## SET PROBLEM:
Write out the listing in full, matching it word for word.

## DATA BLOCK:
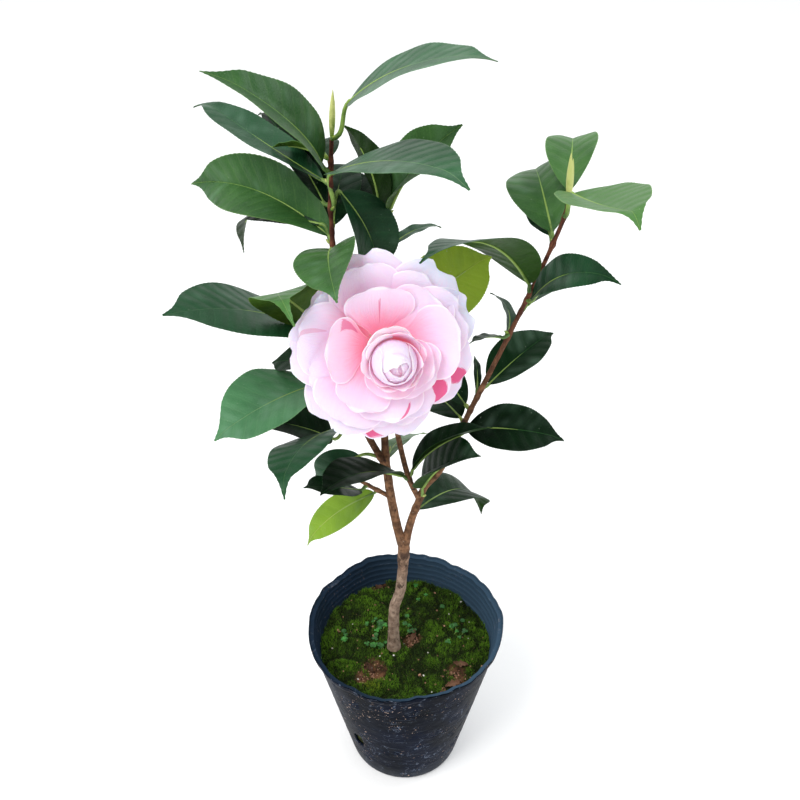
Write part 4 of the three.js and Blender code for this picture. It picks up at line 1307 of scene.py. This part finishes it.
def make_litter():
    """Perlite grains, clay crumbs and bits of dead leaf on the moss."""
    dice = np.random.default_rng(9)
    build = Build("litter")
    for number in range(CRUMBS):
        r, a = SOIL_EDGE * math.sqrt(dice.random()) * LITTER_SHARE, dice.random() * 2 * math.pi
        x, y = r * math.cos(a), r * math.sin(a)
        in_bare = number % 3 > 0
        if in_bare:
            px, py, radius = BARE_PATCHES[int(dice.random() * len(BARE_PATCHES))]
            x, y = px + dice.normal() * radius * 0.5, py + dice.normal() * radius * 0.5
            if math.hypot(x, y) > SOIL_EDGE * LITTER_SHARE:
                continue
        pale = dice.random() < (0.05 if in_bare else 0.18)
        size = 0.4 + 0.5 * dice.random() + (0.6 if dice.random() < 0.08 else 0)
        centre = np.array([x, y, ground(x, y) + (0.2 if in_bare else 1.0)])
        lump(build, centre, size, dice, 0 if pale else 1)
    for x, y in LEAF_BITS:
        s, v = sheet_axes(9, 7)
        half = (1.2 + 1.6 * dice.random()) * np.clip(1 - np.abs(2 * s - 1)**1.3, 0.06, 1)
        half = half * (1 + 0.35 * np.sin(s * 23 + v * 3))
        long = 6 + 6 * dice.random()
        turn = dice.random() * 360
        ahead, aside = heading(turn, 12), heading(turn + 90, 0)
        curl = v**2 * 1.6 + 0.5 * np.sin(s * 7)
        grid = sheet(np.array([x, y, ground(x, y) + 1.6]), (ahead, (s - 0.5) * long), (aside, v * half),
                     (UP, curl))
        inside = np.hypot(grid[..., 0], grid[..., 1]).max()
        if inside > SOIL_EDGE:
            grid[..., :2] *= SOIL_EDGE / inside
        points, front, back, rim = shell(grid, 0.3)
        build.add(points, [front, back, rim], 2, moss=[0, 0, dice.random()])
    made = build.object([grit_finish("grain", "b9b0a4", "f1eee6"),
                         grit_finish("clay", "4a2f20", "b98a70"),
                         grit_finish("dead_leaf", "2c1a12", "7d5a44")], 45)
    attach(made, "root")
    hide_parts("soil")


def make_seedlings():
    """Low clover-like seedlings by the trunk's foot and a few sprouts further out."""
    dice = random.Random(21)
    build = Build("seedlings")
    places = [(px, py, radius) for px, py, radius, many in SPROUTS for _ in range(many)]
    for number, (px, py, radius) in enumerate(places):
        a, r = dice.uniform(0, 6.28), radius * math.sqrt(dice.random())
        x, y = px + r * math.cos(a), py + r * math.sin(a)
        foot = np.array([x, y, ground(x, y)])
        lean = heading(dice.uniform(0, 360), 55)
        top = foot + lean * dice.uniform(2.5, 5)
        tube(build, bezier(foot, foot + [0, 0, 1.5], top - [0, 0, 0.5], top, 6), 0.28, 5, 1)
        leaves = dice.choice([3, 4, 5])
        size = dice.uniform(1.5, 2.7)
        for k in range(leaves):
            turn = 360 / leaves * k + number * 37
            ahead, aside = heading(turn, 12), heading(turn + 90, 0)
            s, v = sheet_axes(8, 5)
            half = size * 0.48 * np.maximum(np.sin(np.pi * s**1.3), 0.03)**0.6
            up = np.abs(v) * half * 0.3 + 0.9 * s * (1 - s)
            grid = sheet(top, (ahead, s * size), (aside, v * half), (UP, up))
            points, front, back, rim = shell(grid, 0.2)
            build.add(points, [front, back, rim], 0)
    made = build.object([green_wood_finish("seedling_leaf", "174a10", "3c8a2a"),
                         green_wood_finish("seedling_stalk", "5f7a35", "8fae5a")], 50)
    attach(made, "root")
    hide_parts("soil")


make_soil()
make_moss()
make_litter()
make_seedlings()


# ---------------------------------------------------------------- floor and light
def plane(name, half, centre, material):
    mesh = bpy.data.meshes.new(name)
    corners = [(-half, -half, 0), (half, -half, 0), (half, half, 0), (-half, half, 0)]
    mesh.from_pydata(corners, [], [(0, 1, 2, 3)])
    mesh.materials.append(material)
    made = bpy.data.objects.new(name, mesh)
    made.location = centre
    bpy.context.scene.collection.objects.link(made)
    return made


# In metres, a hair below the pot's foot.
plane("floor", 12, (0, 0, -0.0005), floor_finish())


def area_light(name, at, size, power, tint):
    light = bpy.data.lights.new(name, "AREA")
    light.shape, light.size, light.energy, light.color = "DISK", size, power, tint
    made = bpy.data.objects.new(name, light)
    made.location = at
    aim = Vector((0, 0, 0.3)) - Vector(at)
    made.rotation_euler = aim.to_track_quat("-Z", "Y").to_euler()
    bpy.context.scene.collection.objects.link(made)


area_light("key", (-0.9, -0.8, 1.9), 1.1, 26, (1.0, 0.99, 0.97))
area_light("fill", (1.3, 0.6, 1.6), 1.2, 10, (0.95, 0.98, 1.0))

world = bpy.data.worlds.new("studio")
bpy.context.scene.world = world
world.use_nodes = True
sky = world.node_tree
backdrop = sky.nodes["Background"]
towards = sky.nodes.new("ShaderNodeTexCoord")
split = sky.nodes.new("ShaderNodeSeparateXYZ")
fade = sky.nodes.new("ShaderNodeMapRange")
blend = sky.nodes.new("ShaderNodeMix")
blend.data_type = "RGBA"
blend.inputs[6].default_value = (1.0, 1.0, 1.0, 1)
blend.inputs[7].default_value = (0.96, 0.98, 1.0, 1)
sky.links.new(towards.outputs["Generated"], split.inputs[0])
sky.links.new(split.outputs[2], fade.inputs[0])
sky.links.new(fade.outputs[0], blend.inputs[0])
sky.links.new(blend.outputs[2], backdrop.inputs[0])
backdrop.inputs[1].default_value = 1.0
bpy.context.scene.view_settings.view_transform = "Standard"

## SOLUTION:
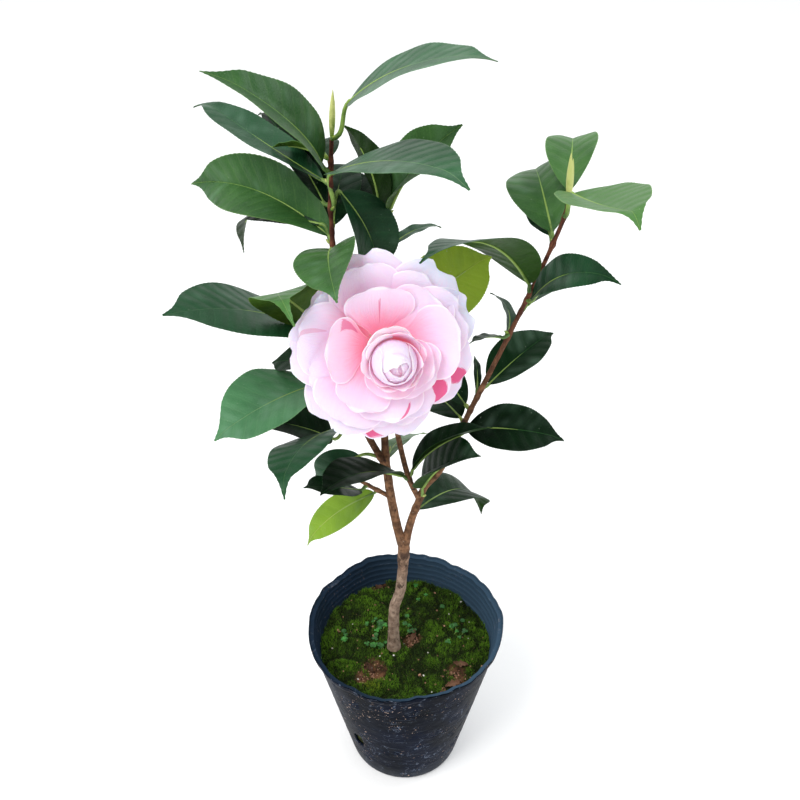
Write part 4 of the three.js and Blender code for this picture. It picks up at line 1307 of scene.py. This part finishes it.
def make_litter():
    """Perlite grains, clay crumbs and bits of dead leaf on the moss."""
    dice = np.random.default_rng(9)
    build = Build("litter")
    for number in range(CRUMBS):
        r, a = SOIL_EDGE * math.sqrt(dice.random()) * LITTER_SHARE, dice.random() * 2 * math.pi
        x, y = r * math.cos(a), r * math.sin(a)
        in_bare = number % 3 > 0
        if in_bare:
            px, py, radius = BARE_PATCHES[int(dice.random() * len(BARE_PATCHES))]
            x, y = px + dice.normal() * radius * 0.5, py + dice.normal() * radius * 0.5
            if math.hypot(x, y) > SOIL_EDGE * LITTER_SHARE:
                continue
        pale = dice.random() < (0.05 if in_bare else 0.18)
        size = 0.4 + 0.5 * dice.random() + (0.6 if dice.random() < 0.08 else 0)
        centre = np.array([x, y, ground(x, y) + (0.2 if in_bare else 1.0)])
        lump(build, centre, size, dice, 0 if pale else 1)
    for x, y in LEAF_BITS:
        s, v = sheet_axes(9, 7)
        half = (1.2 + 1.6 * dice.random()) * np.clip(1 - np.abs(2 * s - 1)**1.3, 0.06, 1)
        half = half * (1 + 0.35 * np.sin(s * 23 + v * 3))
        long = 6 + 6 * dice.random()
        turn = dice.random() * 360
        ahead, aside = heading(turn, 12), heading(turn + 90, 0)
        curl = v**2 * 1.6 + 0.5 * np.sin(s * 7)
        grid = sheet(np.array([x, y, ground(x, y) + 1.6]), (ahead, (s - 0.5) * long), (aside, v * half),
                     (UP, curl))
        inside = np.hypot(grid[..., 0], grid[..., 1]).max()
        if inside > SOIL_EDGE:
            grid[..., :2] *= SOIL_EDGE / inside
        points, front, back, rim = shell(grid, 0.3)
        build.add(points, [front, back, rim], 2, moss=[0, 0, dice.random()])
    made = build.object([grit_finish("grain", "b9b0a4", "f1eee6"),
                         grit_finish("clay", "4a2f20", "b98a70"),
                         grit_finish("dead_leaf", "2c1a12", "7d5a44")], 45)
    attach(made, "root")
    hide_parts("soil")


def make_seedlings():
    """Low clover-like seedlings by the trunk's foot and a few sprouts further out."""
    dice = random.Random(21)
    build = Build("seedlings")
    places = [(px, py, radius) for px, py, radius, many in SPROUTS for _ in range(many)]
    for number, (px, py, radius) in enumerate(places):
        a, r = dice.uniform(0, 6.28), radius * math.sqrt(dice.random())
        x, y = px + r * math.cos(a), py + r * math.sin(a)
        foot = np.array([x, y, ground(x, y)])
        lean = heading(dice.uniform(0, 360), 55)
        top = foot + lean * dice.uniform(2.5, 5)
        tube(build, bezier(foot, foot + [0, 0, 1.5], top - [0, 0, 0.5], top, 6), 0.28, 5, 1)
        leaves = dice.choice([3, 4, 5])
        size = dice.uniform(1.5, 2.7)
        for k in range(leaves):
            turn = 360 / leaves * k + number * 37
            ahead, aside = heading(turn, 12), heading(turn + 90, 0)
            s, v = sheet_axes(8, 5)
            half = size * 0.48 * np.maximum(np.sin(np.pi * s**1.3), 0.03)**0.6
            up = np.abs(v) * half * 0.3 + 0.9 * s * (1 - s)
            grid = sheet(top, (ahead, s * size), (aside, v * half), (UP, up))
            points, front, back, rim = shell(grid, 0.2)
            build.add(points, [front, back, rim], 0)
    made = build.object([green_wood_finish("seedling_leaf", "174a10", "3c8a2a"),
                         green_wood_finish("seedling_stalk", "5f7a35", "8fae5a")], 50)
    attach(made, "root")
    hide_parts("soil")


make_soil()
make_moss()
make_litter()
make_seedlings()


# ---------------------------------------------------------------- floor and light
def plane(name, half, centre, material):
    mesh = bpy.data.meshes.new(name)
    corners = [(-half, -half, 0), (half, -half, 0), (half, half, 0), (-half, half, 0)]
    mesh.from_pydata(corners, [], [(0, 1, 2, 3)])
    mesh.materials.append(material)
    made = bpy.data.objects.new(name, mesh)
    made.location = centre
    bpy.context.scene.collection.objects.link(made)
    return made


# In metres, a hair below the pot's foot.
plane("floor", 12, (0, 0, -0.0005), floor_finish())


def area_light(name, at, size, power, tint):
    light = bpy.data.lights.new(name, "AREA")
    light.shape, light.size, light.energy, light.color = "DISK", size, power, tint
    made = bpy.data.objects.new(name, light)
    made.location = at
    aim = Vector((0, 0, 0.3)) - Vector(at)
    made.rotation_euler = aim.to_track_quat("-Z", "Y").to_euler()
    bpy.context.scene.collection.objects.link(made)


area_light("key", (-0.9, -0.8, 1.9), 1.1, 26, (1.0, 0.99, 0.97))
area_light("fill", (1.3, 0.6, 1.6), 1.2, 10, (0.95, 0.98, 1.0))

world = bpy.data.worlds.new("studio")
bpy.context.scene.world = world
world.use_nodes = True
sky = world.node_tree
backdrop = sky.nodes["Background"]
towards = sky.nodes.new("ShaderNodeTexCoord")
split = sky.nodes.new("ShaderNodeSeparateXYZ")
fade = sky.nodes.new("ShaderNodeMapRange")
blend = sky.nodes.new("ShaderNodeMix")
blend.data_type = "RGBA"
blend.inputs[6].default_value = (1.0, 1.0, 1.0, 1)
blend.inputs[7].default_value = (0.96, 0.98, 1.0, 1)
sky.links.new(towards.outputs["Generated"], split.inputs[0])
sky.links.new(split.outputs[2], fade.inputs[0])
sky.links.new(fade.outputs[0], blend.inputs[0])
sky.links.new(blend.outputs[2], backdrop.inputs[0])
backdrop.inputs[1].default_value = 1.0
bpy.context.scene.view_settings.view_transform = "Standard"